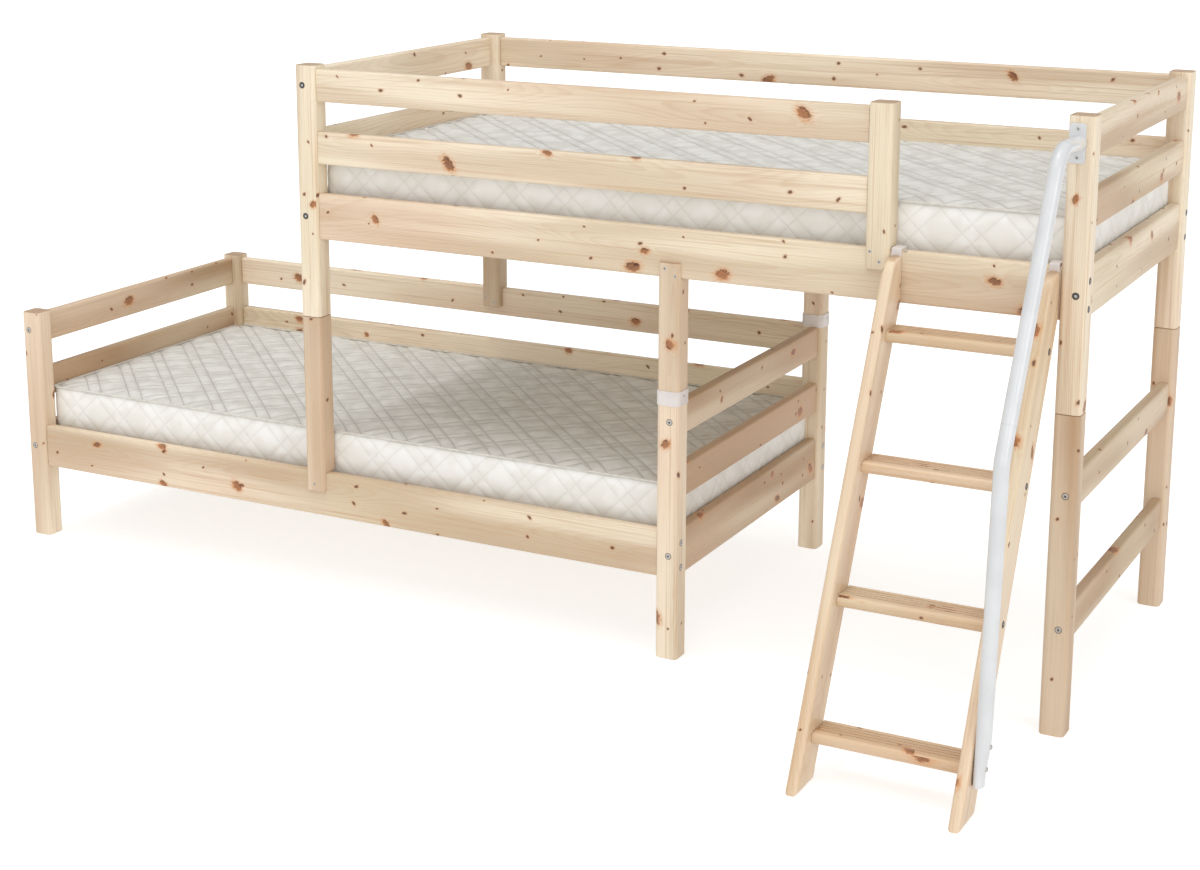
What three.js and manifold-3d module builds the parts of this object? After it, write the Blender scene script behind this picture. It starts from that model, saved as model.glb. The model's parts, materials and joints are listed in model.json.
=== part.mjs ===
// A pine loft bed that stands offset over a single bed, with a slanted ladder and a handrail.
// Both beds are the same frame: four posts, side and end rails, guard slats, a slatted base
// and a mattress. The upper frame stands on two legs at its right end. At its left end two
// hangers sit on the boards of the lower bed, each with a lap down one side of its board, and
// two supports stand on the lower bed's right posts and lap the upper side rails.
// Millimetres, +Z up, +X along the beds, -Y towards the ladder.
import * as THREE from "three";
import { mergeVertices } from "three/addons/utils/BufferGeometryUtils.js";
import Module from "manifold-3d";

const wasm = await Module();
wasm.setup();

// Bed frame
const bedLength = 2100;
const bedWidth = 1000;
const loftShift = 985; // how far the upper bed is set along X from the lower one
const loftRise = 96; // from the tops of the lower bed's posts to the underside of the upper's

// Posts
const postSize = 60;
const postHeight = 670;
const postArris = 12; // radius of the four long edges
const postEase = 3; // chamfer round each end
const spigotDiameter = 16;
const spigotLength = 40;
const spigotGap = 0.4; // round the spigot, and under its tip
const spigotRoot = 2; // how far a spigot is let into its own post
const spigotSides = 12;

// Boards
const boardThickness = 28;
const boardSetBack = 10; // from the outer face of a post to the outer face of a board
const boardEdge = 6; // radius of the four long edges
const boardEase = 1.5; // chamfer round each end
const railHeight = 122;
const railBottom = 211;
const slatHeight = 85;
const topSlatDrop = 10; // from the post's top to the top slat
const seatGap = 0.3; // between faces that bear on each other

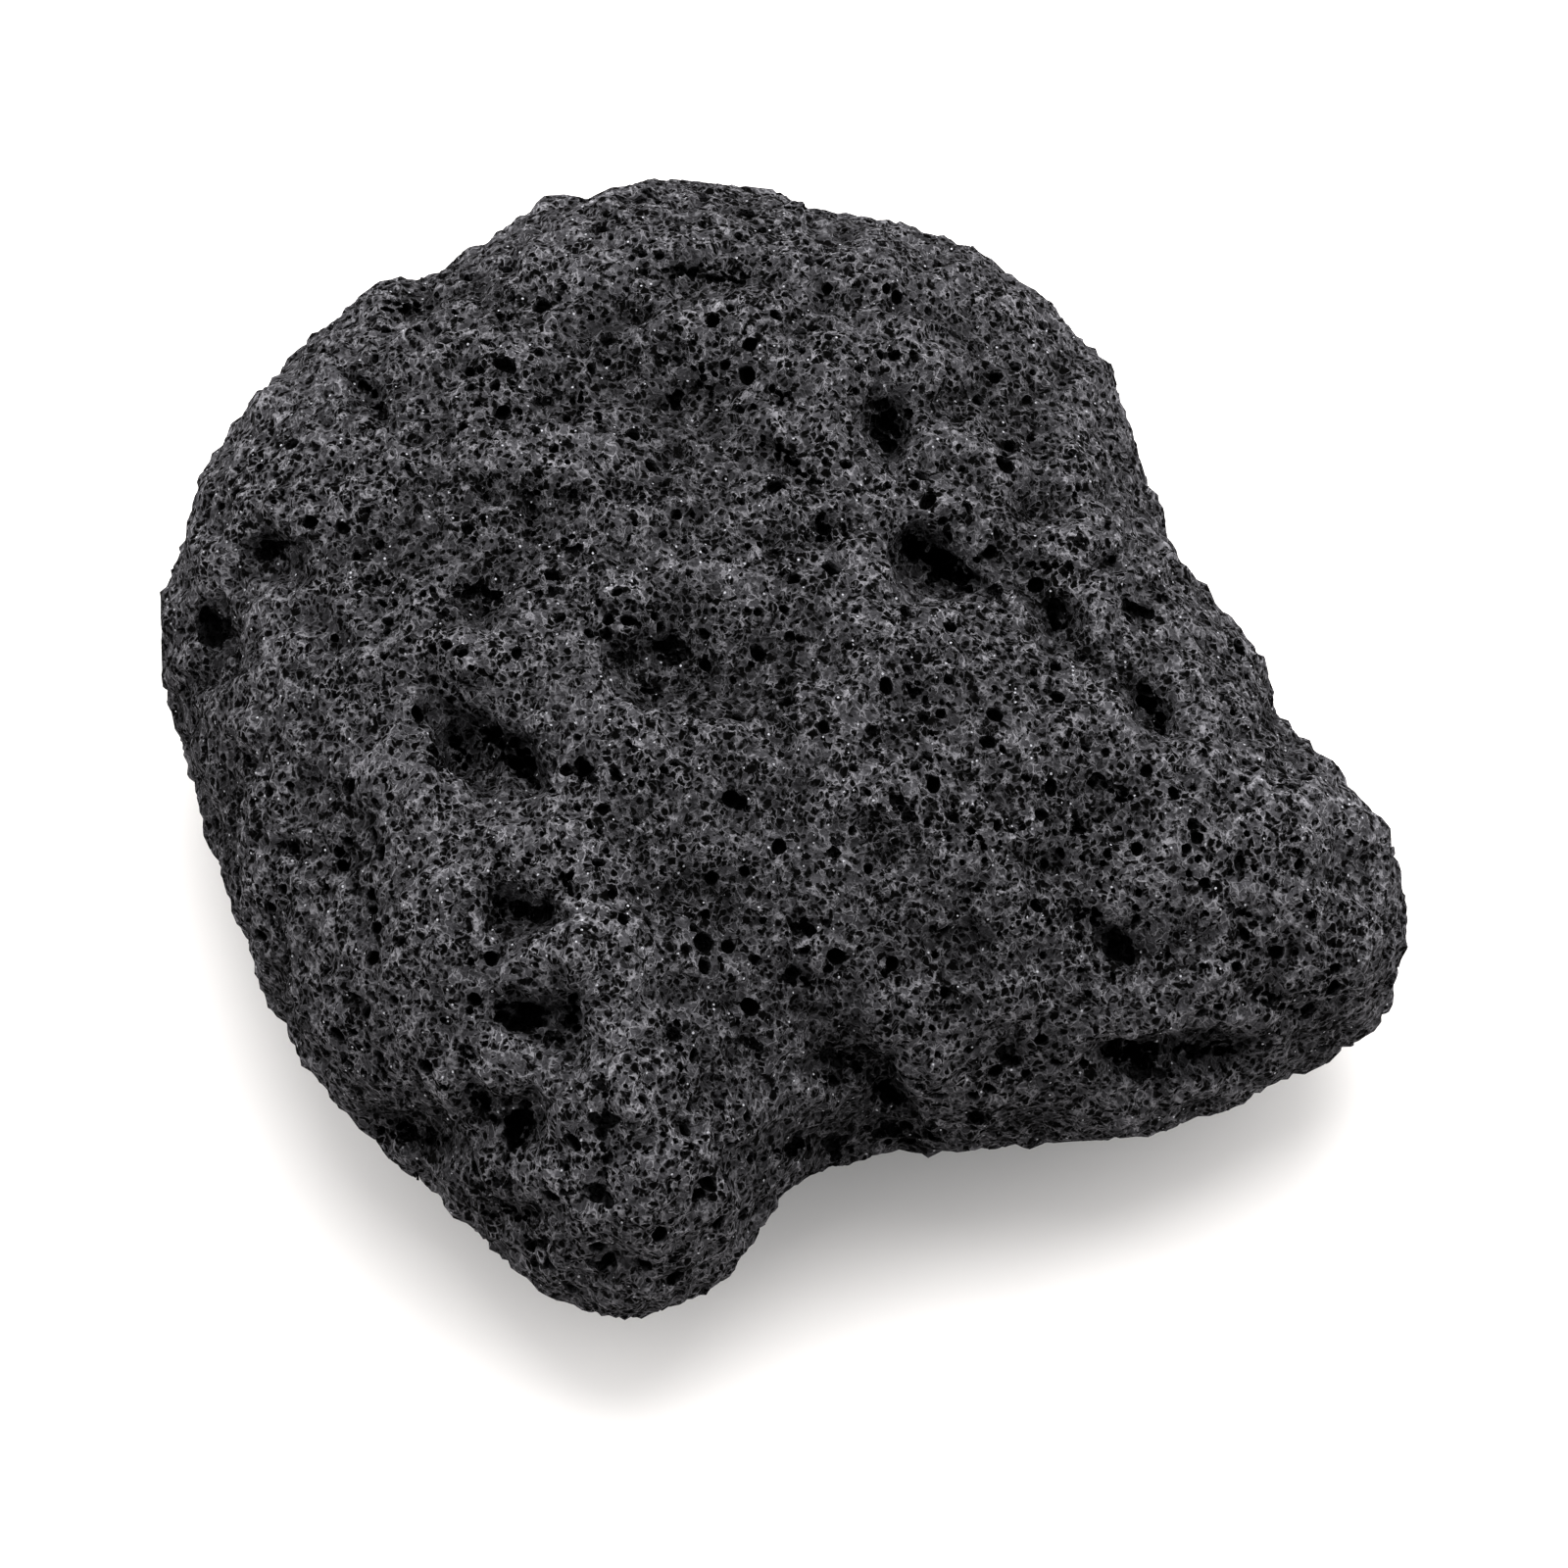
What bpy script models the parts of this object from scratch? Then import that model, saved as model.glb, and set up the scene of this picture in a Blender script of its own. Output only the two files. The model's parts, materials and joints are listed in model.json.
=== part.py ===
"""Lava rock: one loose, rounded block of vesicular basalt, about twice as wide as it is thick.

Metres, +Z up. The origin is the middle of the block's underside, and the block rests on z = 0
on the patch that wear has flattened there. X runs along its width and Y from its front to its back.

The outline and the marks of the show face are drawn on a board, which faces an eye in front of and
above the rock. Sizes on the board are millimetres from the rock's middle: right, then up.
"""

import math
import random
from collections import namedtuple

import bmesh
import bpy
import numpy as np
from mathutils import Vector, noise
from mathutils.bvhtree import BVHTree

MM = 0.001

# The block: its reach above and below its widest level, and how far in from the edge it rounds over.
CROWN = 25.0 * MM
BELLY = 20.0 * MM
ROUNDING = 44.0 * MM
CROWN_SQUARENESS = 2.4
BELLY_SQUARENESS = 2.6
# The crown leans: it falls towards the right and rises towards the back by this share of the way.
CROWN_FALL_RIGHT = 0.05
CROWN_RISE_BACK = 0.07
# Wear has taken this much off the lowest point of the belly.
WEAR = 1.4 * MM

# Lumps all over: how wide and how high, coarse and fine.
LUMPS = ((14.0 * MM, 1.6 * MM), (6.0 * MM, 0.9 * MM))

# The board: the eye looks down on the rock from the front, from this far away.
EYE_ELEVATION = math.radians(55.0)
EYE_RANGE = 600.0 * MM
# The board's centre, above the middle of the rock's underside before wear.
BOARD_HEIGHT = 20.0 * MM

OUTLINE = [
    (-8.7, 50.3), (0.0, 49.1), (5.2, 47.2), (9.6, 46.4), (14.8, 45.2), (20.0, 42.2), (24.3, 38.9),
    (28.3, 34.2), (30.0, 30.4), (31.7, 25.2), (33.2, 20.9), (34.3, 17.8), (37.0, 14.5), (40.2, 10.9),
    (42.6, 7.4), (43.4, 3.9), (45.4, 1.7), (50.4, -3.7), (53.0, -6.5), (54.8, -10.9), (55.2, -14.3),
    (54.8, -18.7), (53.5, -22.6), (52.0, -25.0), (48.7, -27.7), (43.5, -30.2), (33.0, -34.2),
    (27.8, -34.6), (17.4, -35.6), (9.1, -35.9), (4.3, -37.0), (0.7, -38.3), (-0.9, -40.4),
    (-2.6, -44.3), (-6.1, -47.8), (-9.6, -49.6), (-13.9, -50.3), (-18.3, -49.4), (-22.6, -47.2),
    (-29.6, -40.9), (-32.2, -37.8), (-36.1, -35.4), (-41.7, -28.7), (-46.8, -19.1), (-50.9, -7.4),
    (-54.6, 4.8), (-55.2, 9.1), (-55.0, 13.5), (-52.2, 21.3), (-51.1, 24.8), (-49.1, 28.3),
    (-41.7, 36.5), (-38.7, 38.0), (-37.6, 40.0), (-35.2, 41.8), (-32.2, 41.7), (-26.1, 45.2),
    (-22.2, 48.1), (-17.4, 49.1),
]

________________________

**STATED GOAL:**
Every record above needs to be repeated word for word.

**RESPONSE:**
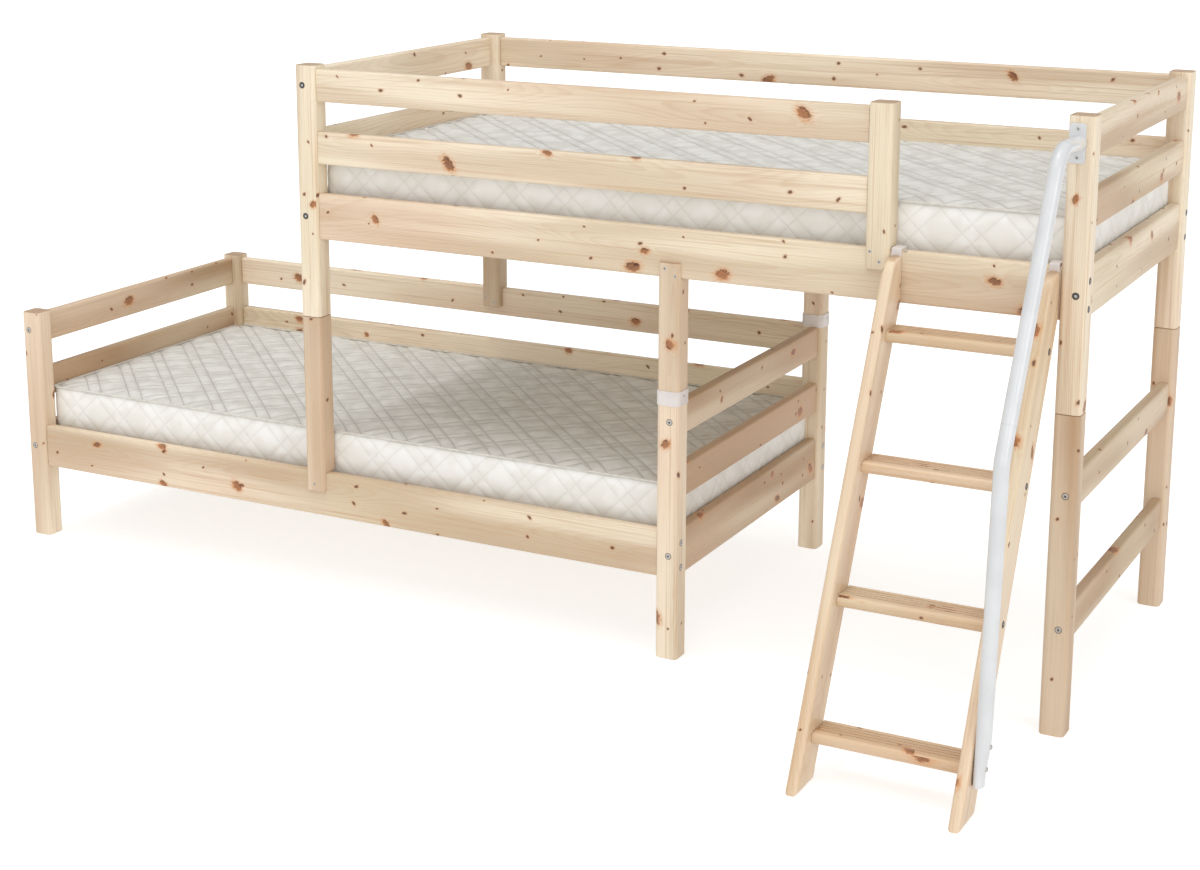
What three.js and manifold-3d module builds the parts of this object? After it, write the Blender scene script behind this picture. It starts from that model, saved as model.glb. The model's parts, materials and joints are listed in model.json.
=== part.mjs ===
// A pine loft bed that stands offset over a single bed, with a slanted ladder and a handrail.
// Both beds are the same frame: four posts, side and end rails, guard slats, a slatted base
// and a mattress. The upper frame stands on two legs at its right end. At its left end two
// hangers sit on the boards of the lower bed, each with a lap down one side of its board, and
// two supports stand on the lower bed's right posts and lap the upper side rails.
// Millimetres, +Z up, +X along the beds, -Y towards the ladder.
import * as THREE from "three";
import { mergeVertices } from "three/addons/utils/BufferGeometryUtils.js";
import Module from "manifold-3d";

const wasm = await Module();
wasm.setup();

// Bed frame
const bedLength = 2100;
const bedWidth = 1000;
const loftShift = 985; // how far the upper bed is set along X from the lower one
const loftRise = 96; // from the tops of the lower bed's posts to the underside of the upper's

// Posts
const postSize = 60;
const postHeight = 670;
const postArris = 12; // radius of the four long edges
const postEase = 3; // chamfer round each end
const spigotDiameter = 16;
const spigotLength = 40;
const spigotGap = 0.4; // round the spigot, and under its tip
const spigotRoot = 2; // how far a spigot is let into its own post
const spigotSides = 12;

// Boards
const boardThickness = 28;
const boardSetBack = 10; // from the outer face of a post to the outer face of a board
const boardEdge = 6; // radius of the four long edges
const boardEase = 1.5; // chamfer round each end
const railHeight = 122;
const railBottom = 211;
const slatHeight = 85;
const topSlatDrop = 10; // from the post's top to the top slat
const seatGap = 0.3; // between faces that bear on each other

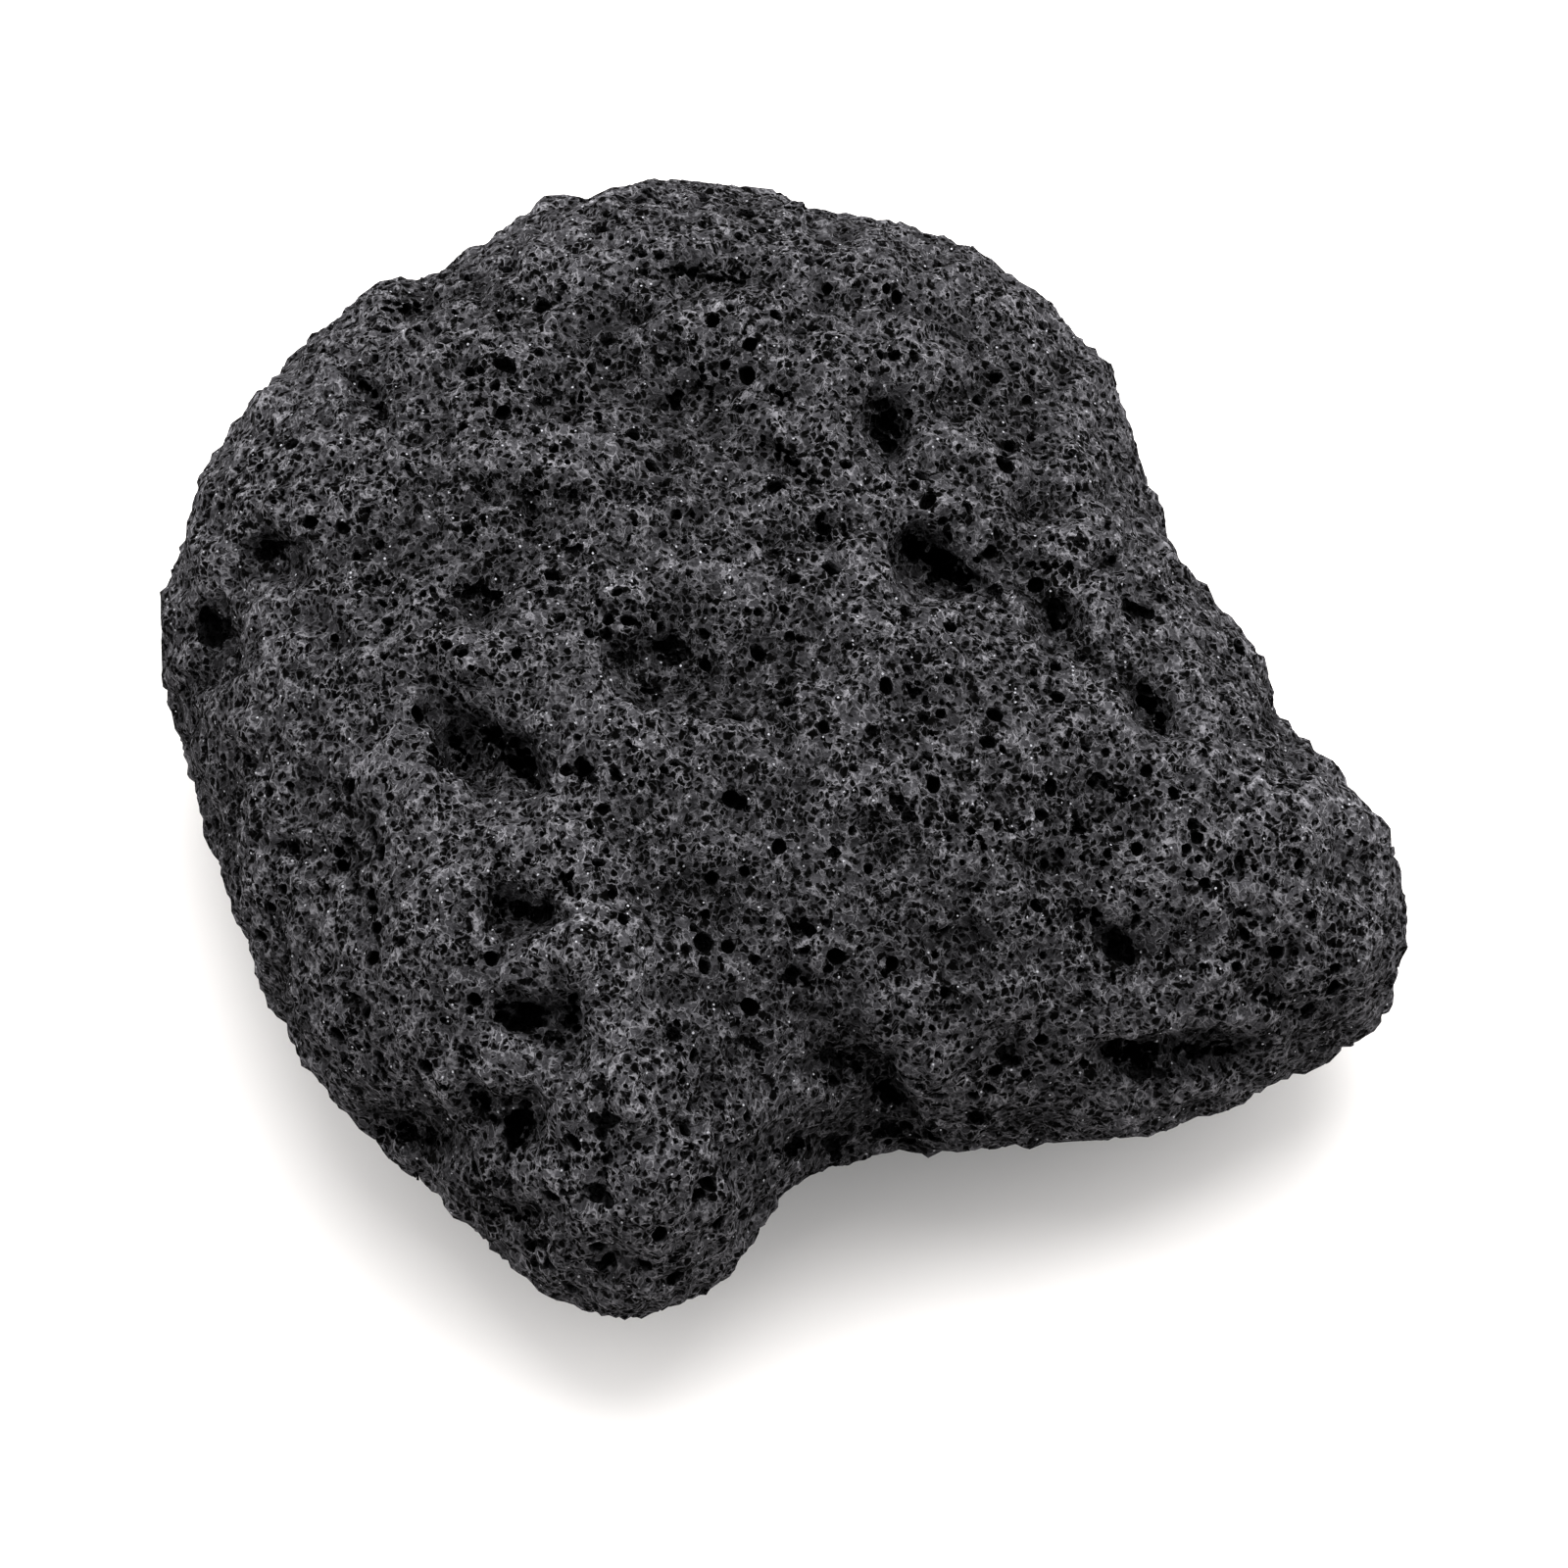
What bpy script models the parts of this object from scratch? Then import that model, saved as model.glb, and set up the scene of this picture in a Blender script of its own. Output only the two files. The model's parts, materials and joints are listed in model.json.
=== part.py ===
"""Lava rock: one loose, rounded block of vesicular basalt, about twice as wide as it is thick.

Metres, +Z up. The origin is the middle of the block's underside, and the block rests on z = 0
on the patch that wear has flattened there. X runs along its width and Y from its front to its back.

The outline and the marks of the show face are drawn on a board, which faces an eye in front of and
above the rock. Sizes on the board are millimetres from the rock's middle: right, then up.
"""

import math
import random
from collections import namedtuple

import bmesh
import bpy
import numpy as np
from mathutils import Vector, noise
from mathutils.bvhtree import BVHTree

MM = 0.001

# The block: its reach above and below its widest level, and how far in from the edge it rounds over.
CROWN = 25.0 * MM
BELLY = 20.0 * MM
ROUNDING = 44.0 * MM
CROWN_SQUARENESS = 2.4
BELLY_SQUARENESS = 2.6
# The crown leans: it falls towards the right and rises towards the back by this share of the way.
CROWN_FALL_RIGHT = 0.05
CROWN_RISE_BACK = 0.07
# Wear has taken this much off the lowest point of the belly.
WEAR = 1.4 * MM

# Lumps all over: how wide and how high, coarse and fine.
LUMPS = ((14.0 * MM, 1.6 * MM), (6.0 * MM, 0.9 * MM))

# The board: the eye looks down on the rock from the front, from this far away.
EYE_ELEVATION = math.radians(55.0)
EYE_RANGE = 600.0 * MM
# The board's centre, above the middle of the rock's underside before wear.
BOARD_HEIGHT = 20.0 * MM

OUTLINE = [
    (-8.7, 50.3), (0.0, 49.1), (5.2, 47.2), (9.6, 46.4), (14.8, 45.2), (20.0, 42.2), (24.3, 38.9),
    (28.3, 34.2), (30.0, 30.4), (31.7, 25.2), (33.2, 20.9), (34.3, 17.8), (37.0, 14.5), (40.2, 10.9),
    (42.6, 7.4), (43.4, 3.9), (45.4, 1.7), (50.4, -3.7), (53.0, -6.5), (54.8, -10.9), (55.2, -14.3),
    (54.8, -18.7), (53.5, -22.6), (52.0, -25.0), (48.7, -27.7), (43.5, -30.2), (33.0, -34.2),
    (27.8, -34.6), (17.4, -35.6), (9.1, -35.9), (4.3, -37.0), (0.7, -38.3), (-0.9, -40.4),
    (-2.6, -44.3), (-6.1, -47.8), (-9.6, -49.6), (-13.9, -50.3), (-18.3, -49.4), (-22.6, -47.2),
    (-29.6, -40.9), (-32.2, -37.8), (-36.1, -35.4), (-41.7, -28.7), (-46.8, -19.1), (-50.9, -7.4),
    (-54.6, 4.8), (-55.2, 9.1), (-55.0, 13.5), (-52.2, 21.3), (-51.1, 24.8), (-49.1, 28.3),
    (-41.7, 36.5), (-38.7, 38.0), (-37.6, 40.0), (-35.2, 41.8), (-32.2, 41.7), (-26.1, 45.2),
    (-22.2, 48.1), (-17.4, 49.1),
]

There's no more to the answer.